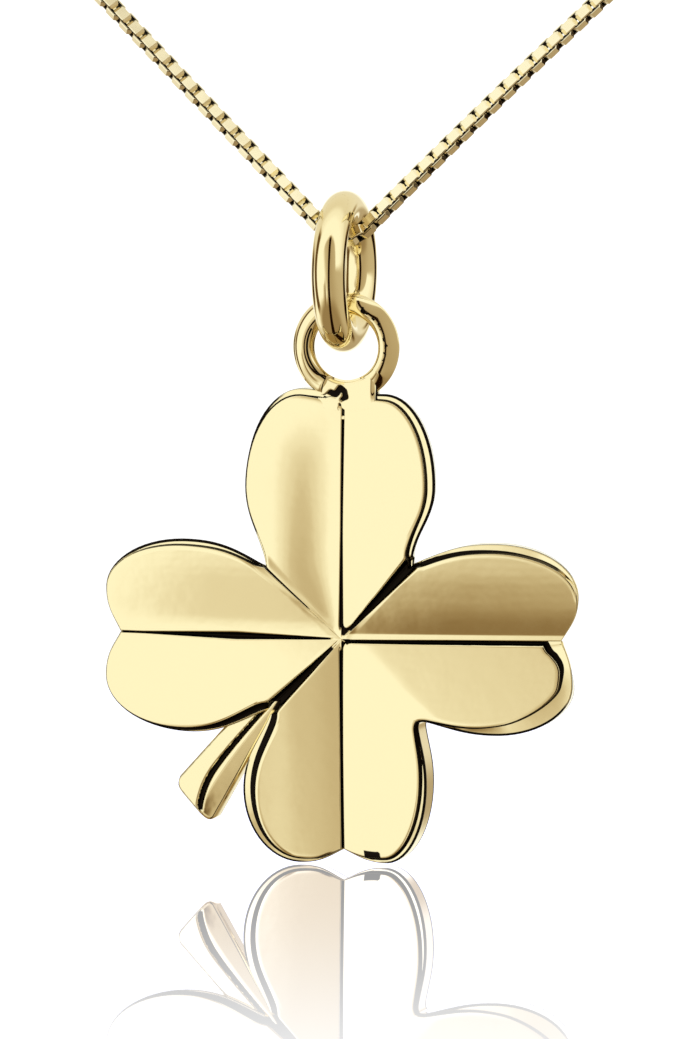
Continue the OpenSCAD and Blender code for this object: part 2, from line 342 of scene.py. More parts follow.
# Each half leaf, going round from the right.
# Outline: its leaf, its side of the midrib, its fork, the far point of its lobe and its wide point
# along and across in shares of the reach, and flank, the angle at which it leaves the fork.
# Face: its slopes at the midrib, in the middle and at the crest, where that middle is near the
# centre and further out, the width of the level ground beside the midrib, how much of the rise is
# lost evenly towards the tip (ebb) and close to it (fade), and the turn from its midrib of the line
# that its vein rounds into at the centre (corner).
# Rim: how steeply it falls outward (lean), and the most by which it lies below the face.
# At each station: the step's width in shares, the width of the line of painted shade in the step and
# of the one on the outer edge, and how far the side draws in to the back.
STATIONS = [0, 0.4, 1, 1.5, 2, 3]
PLAIN_HALF = dict(middle=(0.5, 0.5), level=0.02, ebb=0, fade=0, corner=0, lean=0, below=0.22,
                  draft=(0, 0, 0, 0, 0, 0))
HALVES = [dict(PLAIN_HALF, **half) for half in (
    dict(leaf="right", side=1, fork="upper_right", lobe=(1.007, 0.184), wide=(0.649, 0.397),
         flank=22, slopes=(0.19, 0.11, 0.08), level=0.19, below=0.45,
         steps=(0.02, 0.02, 0.05, 0.6, 0.72, 0.5), painted_shade=(0, 0, 0, 0.02, 0.11, 0.22),
         edge=(0, 0, 0, 0.01, 0.01, 0.01), draft=(0.35, 0.35, 0.35, 0.1, 0, 0)),
    dict(leaf="top", side=-1, fork="upper_right", lobe=(1.015, 0.175), wide=(0.635, 0.397),
         flank=5, slopes=(0.12, 0.1, 0.08), corner=43.5,
         steps=(0.2, 0.3, 0.55, 0.68, 0.74, 0.5), painted_shade=(0.05, 0.05, 0.03, 0.03, 0.06, 0.1),
         edge=(0.01, 0.01, 0.03, 0.05, 0.05, 0.03), draft=(0, 0, 0.1, 0.16, 0.22, 0.2)),
    dict(leaf="top", side=1, fork="upper_left", lobe=(1.032, 0.179), wide=(0.64, 0.417),
         flank=14, slopes=(-0.03, 0.228, 0.06), middle=(0.2, 0.56), ebb=0.766, fade=1,
         steps=(0.5, 0.6, 0.66, 0.2, 0.2, 0.3), painted_shade=(0.1, 0.12, 0.03, 0.05, 0.06, 0),
         edge=(0.01, 0.01, 0.01, 0.03, 0.05, 0), draft=(0, 0, 0, 0, 0, 0.25)),
    dict(leaf="left", side=-1, fork="upper_left", lobe=(1.018, 0.184), wide=(0.67, 0.397),
         flank=30, slopes=(0.07, 0.15, 0.12), middle=(0.4, 0.4), level=0.1,
         steps=(0.1, 0.1, 0.1, 0.3, 0.6, 0.3), painted_shade=(0, 0, 0, 0.02, 0.03, 0.03),
         edge=(0.03, 0.03, 0.032, 0.04, 0.05, 0.04), draft=(0, 0, 0, 0.12, 0.25, 0.25)),
    dict(leaf="left", side=1, fork="lower_left", lobe=(1.016, 0.175), wide=(0.649, 0.407),
         flank=22, slopes=(0.14, 0.1, 0.04),
         steps=(0.1, 0.1, 0.1, 0.12, 0.4, 0.75), painted_shade=(0, 0, 0.02, 0.05, 0.14, 0.3),
         edge=(0.03, 0.03, 0.032, 0.032, 0.02, 0)),
    dict(leaf="bottom", side=-1, fork="lower_left", lobe=(0.935, 0.179), wide=(0.634, 0.418),
         flank=20, slopes=(0.18, 0.155, 0.12),
         steps=(0.1, 0.2, 0.4, 0.8, 1.2, 0.75), painted_shade=(0.02, 0.02, 0.06, 0.18, 0.26, 0.3),
         edge=(0.01, 0.01, 0.02, 0.03, 0.03, 0)),
    dict(leaf="bottom", side=1, fork="lower_right", lobe=(0.931, 0.184), wide=(0.593, 0.366),
         flank=7, slopes=(0.165, 0.165, 0.16), corner=90,
         steps=(0.1, 0.2, 0.5, 0.6, 0.5, 0.25), painted_shade=(0.02, 0.03, 0.13, 0.07, 0.09, 0.12),
         edge=(0.01, 0.01, 0.02, 0.03, 0.03, 0.03)),
    dict(leaf="right", side=-1, fork="lower_right", lobe=(0.976, 0.188), wide=(0.661, 0.393),
         flank=13, slopes=(0.17, 0.16, 0.15), corner=90, lean=0.12,
         steps=(1.6, 0.75, 0.9, 1.55, 0.72, 0.2), painted_shade=(0.22, 0.2, 0.05, 0.05, 0.05, 0.14),
         edge=(0, 0, 0.01, 0.03, 0.03, 0.06), draft=(0.35, 0.35, 0.15, 0, 0, 0)),
)]

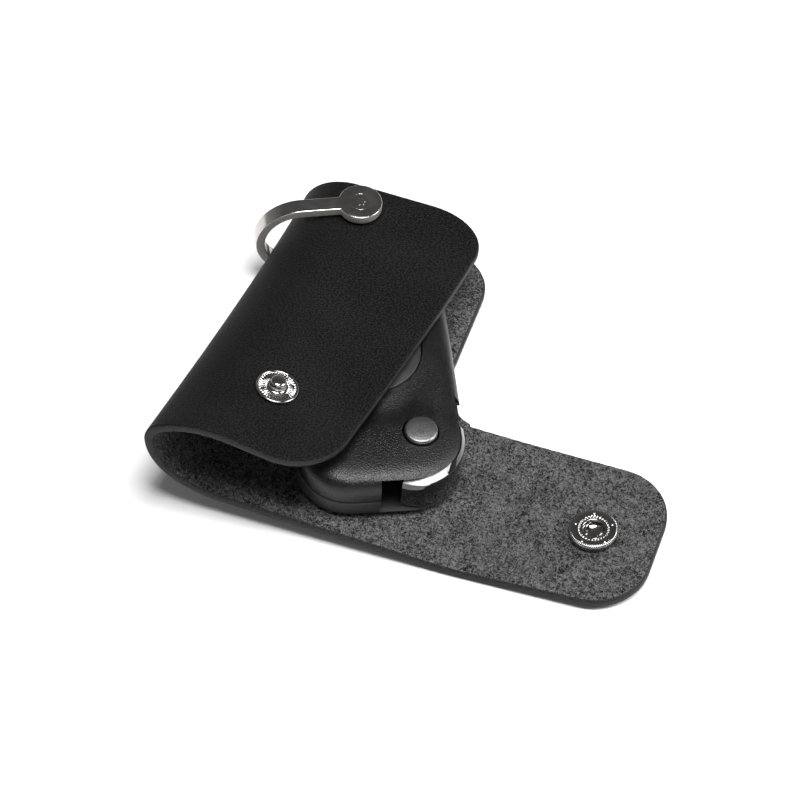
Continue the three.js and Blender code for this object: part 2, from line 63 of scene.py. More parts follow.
# ---- The leather sheet's own numbers ------------------------------------------------------------------
LEATHER = 2.6  # thickness
NEAR_Y, FAR_Y = -50.45, 50.45
TIP_X, TIP_Z, TIP_HEADING = 64.06, 1.25, 181.6  # the flap's free end
FLAP_FAR_Y, FLAP_CORNER, FLAP_FILLET, PANEL_CORNER = -5.3, 14, 14, 13.5
FLAP_TAPER = (1.1, 1.7)  # how much each side of the flap draws in at its tip
FLAP_END = 57  # where the flap's piece meets its side strip, about midway between the creases
LIFT_POWER = 1.25  # how the change from the far edge's bends to the near edge's is spread
SNAP_Y, STUD_FROM_EDGE, SOCKET_FROM_TIP = -28.7, 21.6, 16.45
STRETCHES = (  # length and turn at the near edge, then at the far edge
    ("flap", 40.3, 0, 40.3, 0),
    ("tip_crease", 6.8, -3.2, 6.8, -2.4),
    ("side_crease", 6.8, -3.2, 6.8, -2.4),
    ("side", 12.9, 0, 12.9, 0),
    ("back", 42.2, 0, 51, 0),
    ("fold_low", 11.9, -25, 3.5, -50),
    ("fold_out", 17.2, -60, 3.5, -50),
    ("fold_over", 8.3, -60, 10.2, -40),
    ("fold_top", 12.8, -30, 10.8, -40),
    ("front_roll", 8, -14, 8, 0),
    ("front", 23.6, 3, 30, 0),
)


def arc(x, z, heading, length, turn):
    """The point and heading at the end of an arc."""
    chord = length if abs(turn) < 1e-9 else length * math.sin(turn / 2) / (turn / 2)
    along = heading + turn / 2
    return x + chord * math.cos(along), z + chord * math.sin(along), heading + turn


def stretch_starts(column):
    s, x, z, heading = 0, TIP_X, TIP_Z, math.radians(TIP_HEADING)
    starts = []
    for stretch in STRETCHES:
        length, turn = stretch[column], math.radians(stretch[column + 1])
        starts.append((s, x, z, heading, length, turn, stretch[1]))
        x, z, heading = arc(x, z, heading, length, turn)
        s += stretch[1]
    return starts


EDGES = {"near": stretch_starts(1), "far": stretch_starts(3)}
START = {stretch[0]: start[0] for stretch, start in zip(STRETCHES, EDGES["near"])}
SHEET_LENGTH = START["front"] + STRETCHES[-1][1]
CREASE_TIP, CREASE_SIDE = START["side_crease"], START["back"]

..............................

The request: Restate each record exactly as written.

Solved exercise:
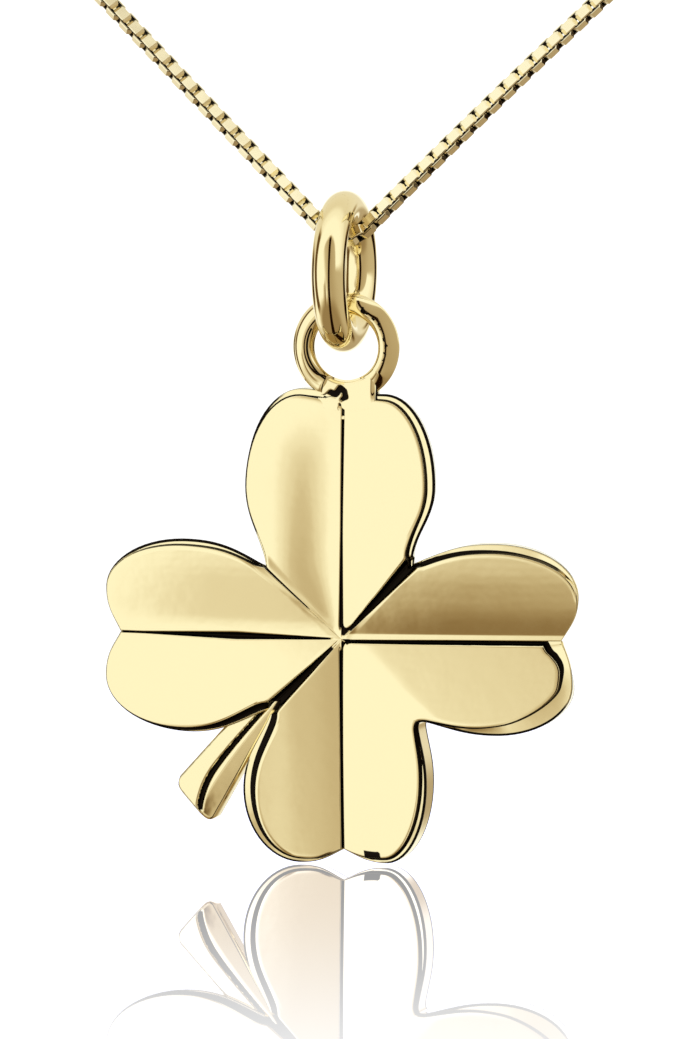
Continue the OpenSCAD and Blender code for this object: part 2, from line 342 of scene.py. More parts follow.
# Each half leaf, going round from the right.
# Outline: its leaf, its side of the midrib, its fork, the far point of its lobe and its wide point
# along and across in shares of the reach, and flank, the angle at which it leaves the fork.
# Face: its slopes at the midrib, in the middle and at the crest, where that middle is near the
# centre and further out, the width of the level ground beside the midrib, how much of the rise is
# lost evenly towards the tip (ebb) and close to it (fade), and the turn from its midrib of the line
# that its vein rounds into at the centre (corner).
# Rim: how steeply it falls outward (lean), and the most by which it lies below the face.
# At each station: the step's width in shares, the width of the line of painted shade in the step and
# of the one on the outer edge, and how far the side draws in to the back.
STATIONS = [0, 0.4, 1, 1.5, 2, 3]
PLAIN_HALF = dict(middle=(0.5, 0.5), level=0.02, ebb=0, fade=0, corner=0, lean=0, below=0.22,
                  draft=(0, 0, 0, 0, 0, 0))
HALVES = [dict(PLAIN_HALF, **half) for half in (
    dict(leaf="right", side=1, fork="upper_right", lobe=(1.007, 0.184), wide=(0.649, 0.397),
         flank=22, slopes=(0.19, 0.11, 0.08), level=0.19, below=0.45,
         steps=(0.02, 0.02, 0.05, 0.6, 0.72, 0.5), painted_shade=(0, 0, 0, 0.02, 0.11, 0.22),
         edge=(0, 0, 0, 0.01, 0.01, 0.01), draft=(0.35, 0.35, 0.35, 0.1, 0, 0)),
    dict(leaf="top", side=-1, fork="upper_right", lobe=(1.015, 0.175), wide=(0.635, 0.397),
         flank=5, slopes=(0.12, 0.1, 0.08), corner=43.5,
         steps=(0.2, 0.3, 0.55, 0.68, 0.74, 0.5), painted_shade=(0.05, 0.05, 0.03, 0.03, 0.06, 0.1),
         edge=(0.01, 0.01, 0.03, 0.05, 0.05, 0.03), draft=(0, 0, 0.1, 0.16, 0.22, 0.2)),
    dict(leaf="top", side=1, fork="upper_left", lobe=(1.032, 0.179), wide=(0.64, 0.417),
         flank=14, slopes=(-0.03, 0.228, 0.06), middle=(0.2, 0.56), ebb=0.766, fade=1,
         steps=(0.5, 0.6, 0.66, 0.2, 0.2, 0.3), painted_shade=(0.1, 0.12, 0.03, 0.05, 0.06, 0),
         edge=(0.01, 0.01, 0.01, 0.03, 0.05, 0), draft=(0, 0, 0, 0, 0, 0.25)),
    dict(leaf="left", side=-1, fork="upper_left", lobe=(1.018, 0.184), wide=(0.67, 0.397),
         flank=30, slopes=(0.07, 0.15, 0.12), middle=(0.4, 0.4), level=0.1,
         steps=(0.1, 0.1, 0.1, 0.3, 0.6, 0.3), painted_shade=(0, 0, 0, 0.02, 0.03, 0.03),
         edge=(0.03, 0.03, 0.032, 0.04, 0.05, 0.04), draft=(0, 0, 0, 0.12, 0.25, 0.25)),
    dict(leaf="left", side=1, fork="lower_left", lobe=(1.016, 0.175), wide=(0.649, 0.407),
         flank=22, slopes=(0.14, 0.1, 0.04),
         steps=(0.1, 0.1, 0.1, 0.12, 0.4, 0.75), painted_shade=(0, 0, 0.02, 0.05, 0.14, 0.3),
         edge=(0.03, 0.03, 0.032, 0.032, 0.02, 0)),
    dict(leaf="bottom", side=-1, fork="lower_left", lobe=(0.935, 0.179), wide=(0.634, 0.418),
         flank=20, slopes=(0.18, 0.155, 0.12),
         steps=(0.1, 0.2, 0.4, 0.8, 1.2, 0.75), painted_shade=(0.02, 0.02, 0.06, 0.18, 0.26, 0.3),
         edge=(0.01, 0.01, 0.02, 0.03, 0.03, 0)),
    dict(leaf="bottom", side=1, fork="lower_right", lobe=(0.931, 0.184), wide=(0.593, 0.366),
         flank=7, slopes=(0.165, 0.165, 0.16), corner=90,
         steps=(0.1, 0.2, 0.5, 0.6, 0.5, 0.25), painted_shade=(0.02, 0.03, 0.13, 0.07, 0.09, 0.12),
         edge=(0.01, 0.01, 0.02, 0.03, 0.03, 0.03)),
    dict(leaf="right", side=-1, fork="lower_right", lobe=(0.976, 0.188), wide=(0.661, 0.393),
         flank=13, slopes=(0.17, 0.16, 0.15), corner=90, lean=0.12,
         steps=(1.6, 0.75, 0.9, 1.55, 0.72, 0.2), painted_shade=(0.22, 0.2, 0.05, 0.05, 0.05, 0.14),
         edge=(0, 0, 0.01, 0.03, 0.03, 0.06), draft=(0.35, 0.35, 0.15, 0, 0, 0)),
)]

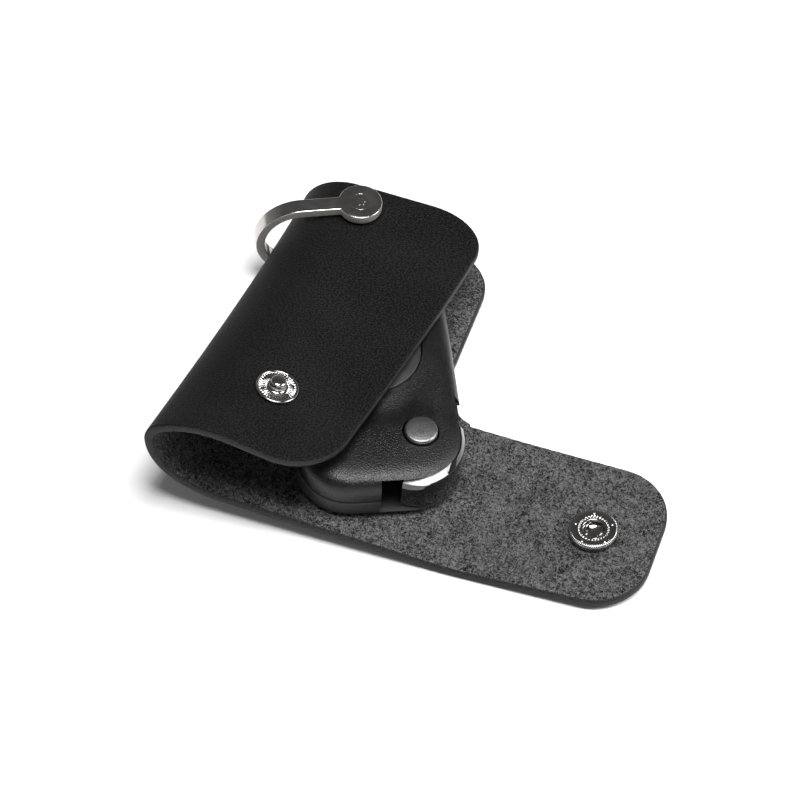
Continue the three.js and Blender code for this object: part 2, from line 63 of scene.py. More parts follow.
# ---- The leather sheet's own numbers ------------------------------------------------------------------
LEATHER = 2.6  # thickness
NEAR_Y, FAR_Y = -50.45, 50.45
TIP_X, TIP_Z, TIP_HEADING = 64.06, 1.25, 181.6  # the flap's free end
FLAP_FAR_Y, FLAP_CORNER, FLAP_FILLET, PANEL_CORNER = -5.3, 14, 14, 13.5
FLAP_TAPER = (1.1, 1.7)  # how much each side of the flap draws in at its tip
FLAP_END = 57  # where the flap's piece meets its side strip, about midway between the creases
LIFT_POWER = 1.25  # how the change from the far edge's bends to the near edge's is spread
SNAP_Y, STUD_FROM_EDGE, SOCKET_FROM_TIP = -28.7, 21.6, 16.45
STRETCHES = (  # length and turn at the near edge, then at the far edge
    ("flap", 40.3, 0, 40.3, 0),
    ("tip_crease", 6.8, -3.2, 6.8, -2.4),
    ("side_crease", 6.8, -3.2, 6.8, -2.4),
    ("side", 12.9, 0, 12.9, 0),
    ("back", 42.2, 0, 51, 0),
    ("fold_low", 11.9, -25, 3.5, -50),
    ("fold_out", 17.2, -60, 3.5, -50),
    ("fold_over", 8.3, -60, 10.2, -40),
    ("fold_top", 12.8, -30, 10.8, -40),
    ("front_roll", 8, -14, 8, 0),
    ("front", 23.6, 3, 30, 0),
)


def arc(x, z, heading, length, turn):
    """The point and heading at the end of an arc."""
    chord = length if abs(turn) < 1e-9 else length * math.sin(turn / 2) / (turn / 2)
    along = heading + turn / 2
    return x + chord * math.cos(along), z + chord * math.sin(along), heading + turn


def stretch_starts(column):
    s, x, z, heading = 0, TIP_X, TIP_Z, math.radians(TIP_HEADING)
    starts = []
    for stretch in STRETCHES:
        length, turn = stretch[column], math.radians(stretch[column + 1])
        starts.append((s, x, z, heading, length, turn, stretch[1]))
        x, z, heading = arc(x, z, heading, length, turn)
        s += stretch[1]
    return starts


EDGES = {"near": stretch_starts(1), "far": stretch_starts(3)}
START = {stretch[0]: start[0] for stretch, start in zip(STRETCHES, EDGES["near"])}
SHEET_LENGTH = START["front"] + STRETCHES[-1][1]
CREASE_TIP, CREASE_SIDE = START["side_crease"], START["back"]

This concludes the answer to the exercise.